The Nasdaq Composite closed 2 percent lower on Monday, led by a sharp decline in Micron and other semiconductor stocks. Alphabet and Amazon each fell around 5 percent, while Nvidia dropped over 4 percent. The selloff extended to Asian markets on Tuesday, with South Korea's KOSPI triggering a circuit breaker after plunging over 10 percent, and Japan's Nikkei falling more than 3 percent.
Root Causes: AI ROI Questioned
Analysts point to a confluence of factors driving the selloff. First, growing concerns that the massive capital expenditure on AI infrastructure — estimated at over $200 billion across the tech industry in 2026 — is not generating commensurate returns. Uber reportedly exhausted its annual AI budget within months, and some enterprises are cutting back on AI tool licenses. Second, the global tech selloff coincided with geopolitical uncertainty surrounding the US-Iran situation and lingering trade tensions with China. Third, positioning data showed that institutional investors had become excessively overweight technology stocks, creating vulnerability to a sharp rebalancing.
| Company | Decline | Market Cap Lost | Key Concern |
|---|---|---|---|
| Alphabet (GOOGL) | -5.2% | $120B | AI spending ROI, regulatory risks |
| Amazon (AMZN) | -4.8% | $95B | Cloud growth slowdown, AI capex |
| Nvidia (NVDA) | -4.1% | $140B | China revenue zero, demand concerns |
| Micron (MU) | -7.3% | $35B | Memory oversupply, earnings miss |
Impact on Indian Markets
The global tech rout has significant spillover effects on Indian markets. The Nifty IT index, which includes TCS, Infosys, Wipro, and HCLTech, declined sharply in sympathy with US tech stocks. Indian IT companies derive a substantial portion of their revenue from US financial services and technology clients, and a sustained downturn in the US tech sector could impact order pipelines and growth rates. The broader market selloff also triggered selling in domestic technology startups, with shares of newly-listed companies like Zomato, Nykaa, and Paytm coming under pressure. However, the selloff may present buying opportunities for long-term investors in quality Indian IT stocks, which trade at significant discounts to their US peers.

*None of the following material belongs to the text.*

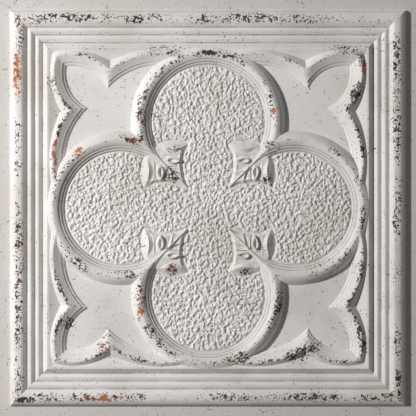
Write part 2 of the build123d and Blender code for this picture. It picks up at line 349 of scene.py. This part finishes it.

Nvidia Stockholder Meeting in Focus
All eyes are on Nvidia's stockholder meeting on Wednesday, where CEO Jensen Huang is expected to address investor concerns about the China revenue situation and the company's AI data center growth trajectory. The meeting comes at a critical juncture: Nvidia has lost over $400 billion in market capitalization in the past week, and investors are seeking clarity on how the company plans to navigate the perfect storm of export controls, slowing AI demand growth, and increasing competition from custom chips designed by hyperscalers like Google, Amazon, and Microsoft.